Overall, we found a high level of ICT usage by young people, with internet-based services an integral part of their social networking, communication and entertainment. Findings from our study also indicate how young people think that internet-based services could be an effective way of delivering guidance services more flexibly and effectively in the future.

However, the importance of shaping these services in a way that reflects the current usage by young people is clear. So, for example, the majority of young people in our study use technology to gather information. This suggests an increase in the use of online multi-media to develop personalised information, together with increased access to different types of high quality, online information. Additionally, it indicates the need for P.A.s to coach young people in how to distinguish amongst reliable, unreliable and biased sources of online labour market information. Other ways young people in this study felt their current usage of internet-based services should shape guidance services in the future related to chat rooms; online, multi-media; personalised information; and email communication.

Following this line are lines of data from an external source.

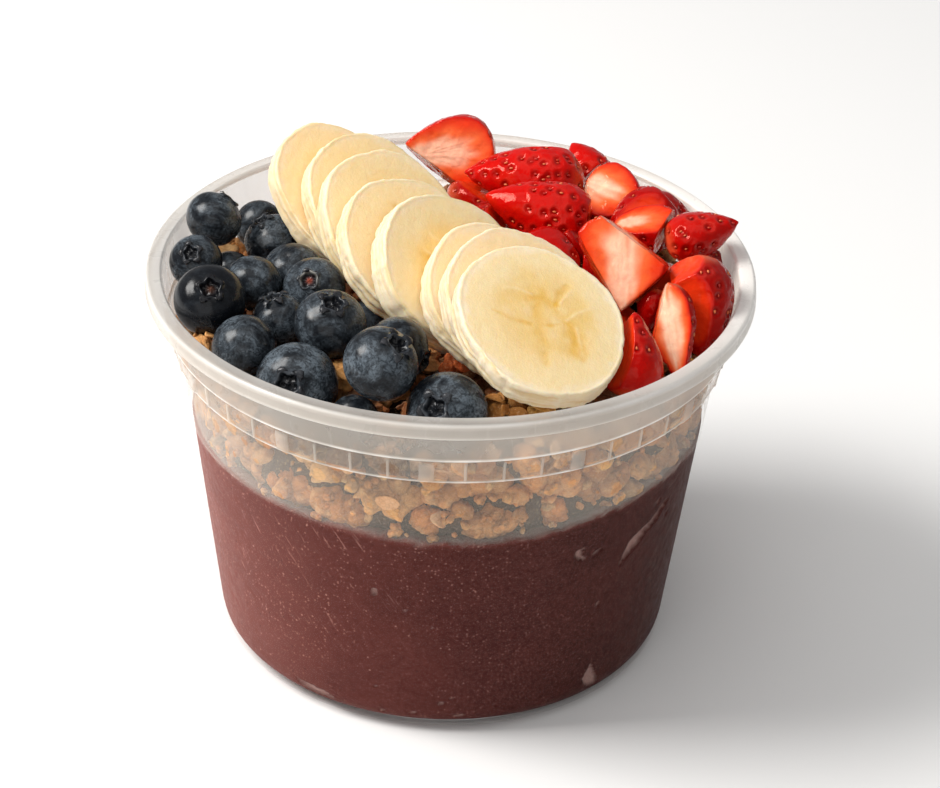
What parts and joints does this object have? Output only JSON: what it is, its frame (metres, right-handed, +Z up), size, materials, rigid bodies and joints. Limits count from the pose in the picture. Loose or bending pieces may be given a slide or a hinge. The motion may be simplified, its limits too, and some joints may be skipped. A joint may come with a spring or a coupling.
{
  "type": "acai bowl",
  "caption": "Acai bowl in a round translucent tub: purple acai base under crunchy granola, topped with blueberries, a fanned row of banana slices and cut strawberries.",
  "frame": {"origin": "centre of the tub's foot ring, on the surface that it stands on", "axes": "+Z up, -Y to the front, with the blueberries on the -X side and the strawberries on the +X side"},
  "size_m": [0.117, 0.117, 0.0945],
  "materials": {
    "frosted_plastic": "translucent, milky, satin",
    "acai_puree": "frozen puree, matt to satin",
    "granola": "rough baked oats",
    "blueberry_skin": "dark skin with a waxy bloom",
    "banana_flesh": "moist, pale",
    "strawberry": "wet, glossy"
  },
  "bodies": {
    "root": {"acai": "acai_puree", "banana_1": "banana_flesh", "banana_2": "banana_flesh", "banana_3": "banana_flesh", "banana_4": "banana_flesh", "banana_5": "banana_flesh", "banana_6": "banana_flesh", "banana_7": "banana_flesh", "banana_8": "banana_flesh", "blueberry_01": "blueberry_skin", "blueberry_02": "blueberry_skin", "blueberry_03": "blueberry_skin", "blueberry_04": "blueberry_skin", "blueberry_05": "blueberry_skin", "blueberry_06": "blueberry_skin", "blueberry_07": "blueberry_skin", "blueberry_08": "blueberry_skin", "blueberry_09": "blueberry_skin", "blueberry_10": "blueberry_skin", "blueberry_11": "blueberry_skin", "blueberry_12": "blueberry_skin", "blueberry_13": "blueberry_skin", "blueberry_14": "blueberry_skin", "blueberry_15": "blueberry_skin", "blueberry_16": "blueberry_skin", "blueberry_17": "blueberry_skin", "blueberry_18": "blueberry_skin", "container": "frosted_plastic", "granola": "granola", "strawberry_01": "strawberry", "strawberry_02": "strawberry", "strawberry_03": "strawberry", "strawberry_04": "strawberry", "strawberry_05": "strawberry", "strawberry_06": "strawberry", "strawberry_07": "strawberry", "strawberry_08": "strawberry", "strawberry_09": "strawberry", "strawberry_10": "strawberry", "strawberry_11": "strawberry", "strawberry_12": "strawberry", "strawberry_13": "strawberry", "strawberry_14": "strawberry", "strawberry_15": "strawberry", "strawberry_16": "strawberry", "strawberry_17": "strawberry", "strawberry_18": "strawberry", "strawberry_19": "strawberry", "strawberry_20": "strawberry", "strawberry_21": "strawberry", "strawberry_22": "strawberry", "strawberry_23": "strawberry", "strawberry_24": "strawberry", "strawberry_25": "strawberry"}
  },
  "joints": []
}
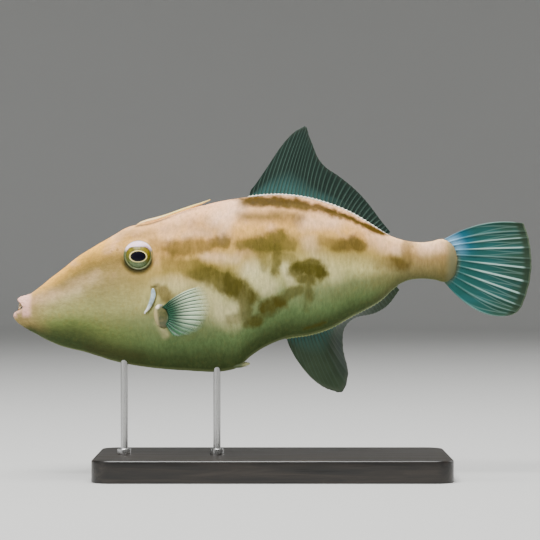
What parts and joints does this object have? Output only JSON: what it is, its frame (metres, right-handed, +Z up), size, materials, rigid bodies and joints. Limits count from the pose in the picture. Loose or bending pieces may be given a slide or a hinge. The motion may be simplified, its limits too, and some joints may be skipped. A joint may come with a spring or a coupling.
{
  "type": "black scraper filefish on a display stand",
  "caption": "Life-size museum model of a filefish swimming nose slightly down, fins spread, held by two rods on a flat rounded base.",
  "frame": {"origin": "middle of the underside of the stand, under the middle of the whole model's length", "axes": "+X from the fish's mouth towards its tail, +Y towards the fish's right side, +Z up"},
  "size_m": [0.2799, 0.09, 0.1889],
  "materials": {
    "skin": "cream skin with olive blotches, fine rough scales",
    "lips": "pale pink lips",
    "teeth": "off-white enamel",
    "eyes": "glossy olive-gold iris with a black pupil",
    "gill_edge": "pale blue-white skin edge",
    "fin_pad": "brown-olive fleshy pad",
    "pectoral_membrane": "pale teal translucent membrane with rays",
    "spines": "pale yellow-white bone",
    "fin_membrane": "dark teal translucent membrane with lighter rays",
    "base": "black lacquered wood",
    "rods": "brushed steel"
  },
  "bodies": {
    "root": {"head": "skin", "trunk": "skin", "tail_stalk": "skin", "upper_lip": "lips", "lower_lip": "lips", "teeth_upper": "teeth", "teeth_lower": "teeth", "eye_left": "eyes", "eye_right": "eyes", "gill_flap_left": "gill_edge", "gill_flap_right": "gill_edge", "pectoral_base_left": "fin_pad", "pectoral_base_right": "fin_pad", "pectoral_fin_left": "pectoral_membrane", "pectoral_fin_right": "pectoral_membrane", "dorsal_spine": "spines", "dorsal_fin": "fin_membrane", "anal_fin": "fin_membrane", "caudal_fin": "fin_membrane", "pelvic_spur": "spines", "stand_base": "base", "stand_rod_front": "rods", "stand_rod_rear": "rods"}
  },
  "joints": []
}
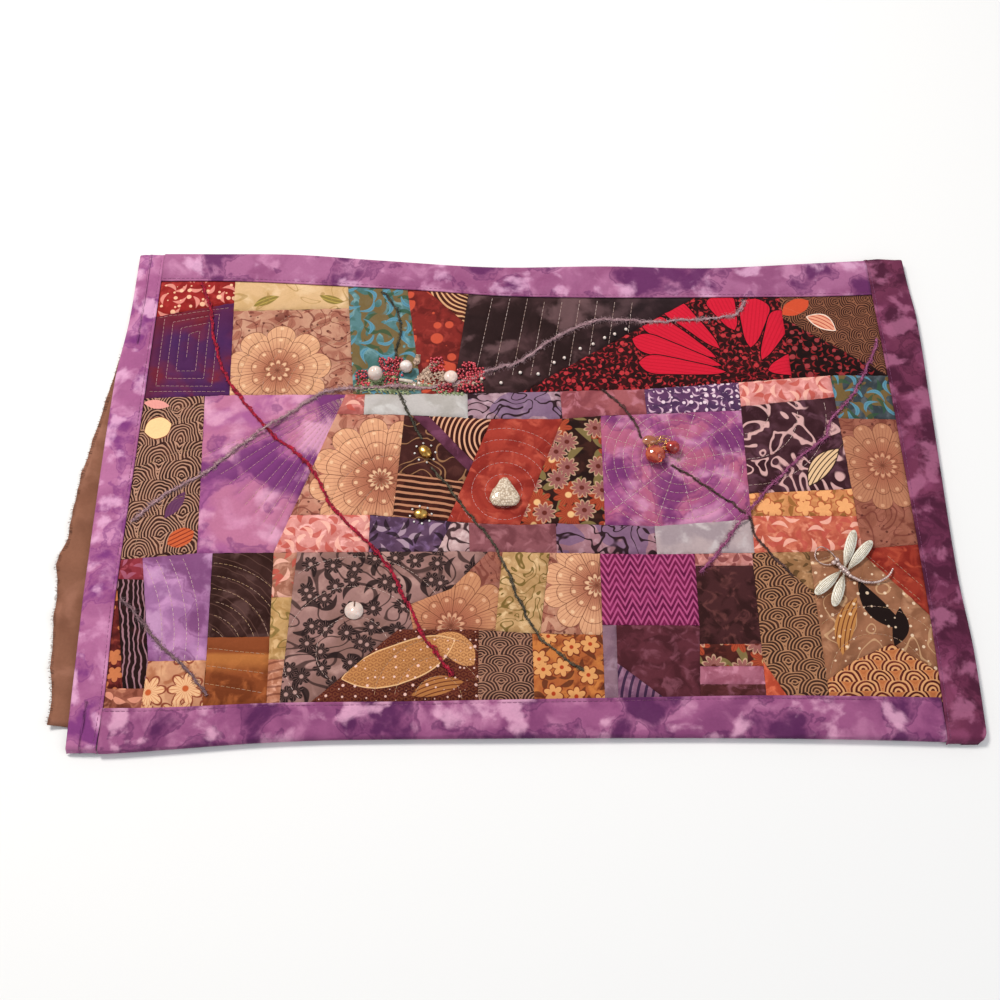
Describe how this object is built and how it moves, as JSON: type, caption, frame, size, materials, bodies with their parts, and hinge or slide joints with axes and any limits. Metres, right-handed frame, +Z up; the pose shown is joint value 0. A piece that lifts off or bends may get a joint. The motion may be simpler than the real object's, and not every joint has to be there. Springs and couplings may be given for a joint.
{
  "type": "crazy quilt",
  "caption": "Small crazy quilt of irregular cotton patches, padded and sewn through, bound with folded strips and trimmed with couched yarns, pearls, beads, a stone and a dragonfly charm.",
  "frame": {"origin": "centre of the bounding box in plan, on the surface that the quilt lies on", "axes": "+X along the quilt's long side to the right, +Y up the quilt away from the viewer, +Z up out of the pieced side"},
  "size_m": [0.5658, 0.3574, 0.0156],
  "materials": {
    "backing_cotton": "soft woven cotton",
    "pieced_cotton": "printed cotton, quilted",
    "binding_batik": "batik cotton",
    "yarn_crimson": "twisted yarn",
    "yarn_moss_upper": "twisted yarn",
    "yarn_moss_lower": "twisted yarn",
    "yarn_charcoal_upper": "twisted yarn",
    "yarn_charcoal_lower": "twisted yarn",
    "yarn_grey_plume": "twisted yarn",
    "yarn_grey_corner": "twisted yarn",
    "yarn_plum": "twisted yarn",
    "pearl": "pearly",
    "shell": "polished shell",
    "stone": "tumbled stone",
    "gold_bead": "polished",
    "red_glass": "glossy",
    "amber_glass": "glossy",
    "pewter": "cast and polished"
  },
  "bodies": {
    "root": {"backing_cloth": "backing_cotton", "quilted_panel": "pieced_cotton", "binding_left": "binding_batik", "binding_right": "binding_batik", "binding_top": "binding_batik", "binding_bottom": "binding_batik", "yarn_crimson": "yarn_crimson", "yarn_moss_upper": "yarn_moss_upper", "yarn_moss_lower": "yarn_moss_lower", "yarn_charcoal_upper": "yarn_charcoal_upper", "yarn_charcoal_lower": "yarn_charcoal_lower", "yarn_grey_plume": "yarn_grey_plume", "yarn_grey_corner": "yarn_grey_corner", "yarn_plum": "yarn_plum", "pearl_left": "pearl", "pearl_middle": "pearl", "pearl_right": "pearl", "shell_disc": "shell", "stone_nugget": "stone", "gold_bead_upper": "gold_bead", "gold_bead_lower": "gold_bead", "red_bead_large": "red_glass", "red_bead_small": "red_glass", "amber_bead": "amber_glass", "dragonfly_charm": "pewter"}
  },
  "joints": []
}
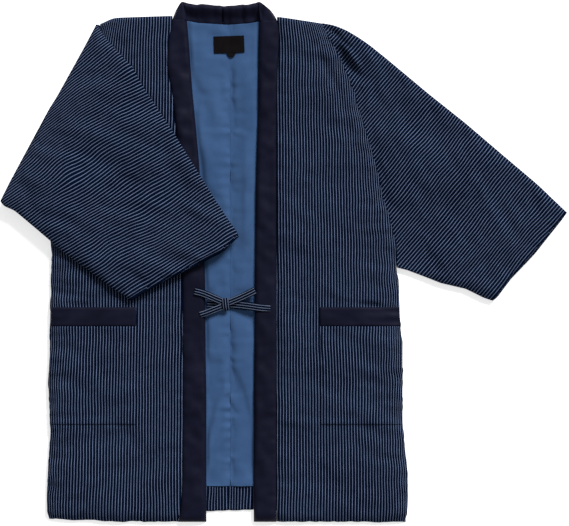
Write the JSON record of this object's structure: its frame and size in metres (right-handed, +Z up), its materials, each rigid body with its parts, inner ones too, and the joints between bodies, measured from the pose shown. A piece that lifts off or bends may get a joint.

Despite high levels of ICT competence and the trend towards more openness, collaboration, peer communication and user-generated content, the young people still highly valued their face-to-face contact with P.A.s, because of their professional expertise. However, where P.A.s are accessed on-line, they will need to demonstrate a level of proficiency in internet-based technologies at least equal to those of the clients accessing their expertise to maintain their respect.

Internet-based guidance

There is a strong policy steer for organisations delivering guidance services to young people in England to make greater use of internet based services to deliver guidance, despite there being much still to be learned about this aspect of professional guidance practice. For example, reliable evidence on the impact of introducing internet-based services is currently lacking and the potential for cost savings is unknown.

A range of internet-based services are, or could be, used to deliver guidance, including for example, email, web chat, SMS messaging, mobile phones, website, software and video conferencing. An important first step in delivering effective and efficient internet-based guidance services would be agreement about a common, up-to date language to describe exactly what it comprises. Not only is there a lack of consistency in the terms currently used to describe this area of practice (e.g. web-based guidance; e-guidance; internet-based guidance), but the types of services listed under these terms vary. Once Connexions organisations are able to specify which internet based services they wish to offer to clients, then the training support required will be easier to identify. For example, one Connexions organisation may decide to increase its offer of guidance to young people via a telephone helpline, whilst another wishes to develop guidance by email and yet another decides to concentrate on supporting P.A.s to develop multi-media labour market information resources to deliver as part of group work with young people. Training requirements for each of these methods of delivery would be slightly different.

Where guidance organisations have already embraced technology in the delivery of services, there seems to be a tendency to invest resources in training a group of practitioners to specialise in particular areas of practice. For example, Career Services New Zealand has trained one group of practitioners to work on a telephone helpline service alongside their face-to-face work, whilst another group has been trained to offer e-mail guidance.